Hobbes perceptions about a world that had no government had one significant advantage that all men were inherently equal. Arguably, their equity in capabilities was attributed to making life terrible since no single individual could have the ability to rise above the others. In Hobbes’ perspective, equality required protection, and hence the American government evolved to significantly embrace the notion of equality (Bennett and Bennett 135). For instance, the adoption of the fourteenth amendment after the American civil war prohibited any jurisdiction restricting or denying any American equality before the law. Previously, the Declaration of Independence that espoused that all men are created equal offered only a conceptual framework of entrenching equality in government.

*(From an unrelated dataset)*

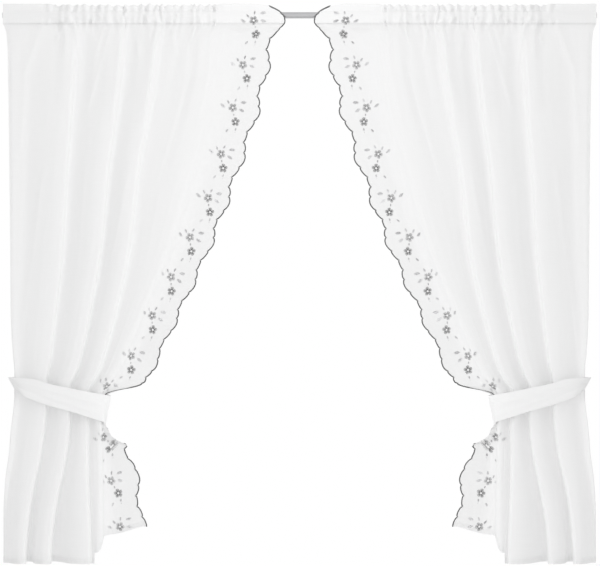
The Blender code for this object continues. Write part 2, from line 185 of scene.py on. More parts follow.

According to Hobbes, the gravitation towards self-perseveration is a natural instinct that ought to be the foundation of governing principles. In the US government, this principle is first cited in the Declaration of Independence that all men have a right to liberty, life, and the pursuit of happiness. Even though this statement has some influence from Lockean ideology, the specific mention of life is derived from the Hobbesian school of thought. Hobbes believed that the preservation of one’s life was sacrosanct. The 14th amendment to the US Constitution explicitly restricts any state from denying any person of his life, property, and liberty without following the due process of the law. It effectively enshrines Hobbesian ideology into the US governance system.

Works Cited

Bennett, Linda L. M, and Stephen E. Bennett. Living with Leviathan: Americans Coming to Terms with Big Government. Lawrence, Kan: University Press of Kansas, 1990. Print.

Bolick, Clint. Leviathan: The Growth of Local Government and the Erosion of Liberty. Stanford, Calif: Hoover Institution Press, Stanford University, 2004. Print.

Hobbes, Thomas. Leviathan, Parts I and Ii-Revised Edition. Ed by Martinich, A. P., and Brian Battiste. Buffalo, New York: Broadview Press, 2010. Print.

Tanner, Michael D. Leviathan on the Right: How Big-Government Conservatism Brought Down the Republican Revolution. Washington, D.C: Cato Institute, 2007. Print.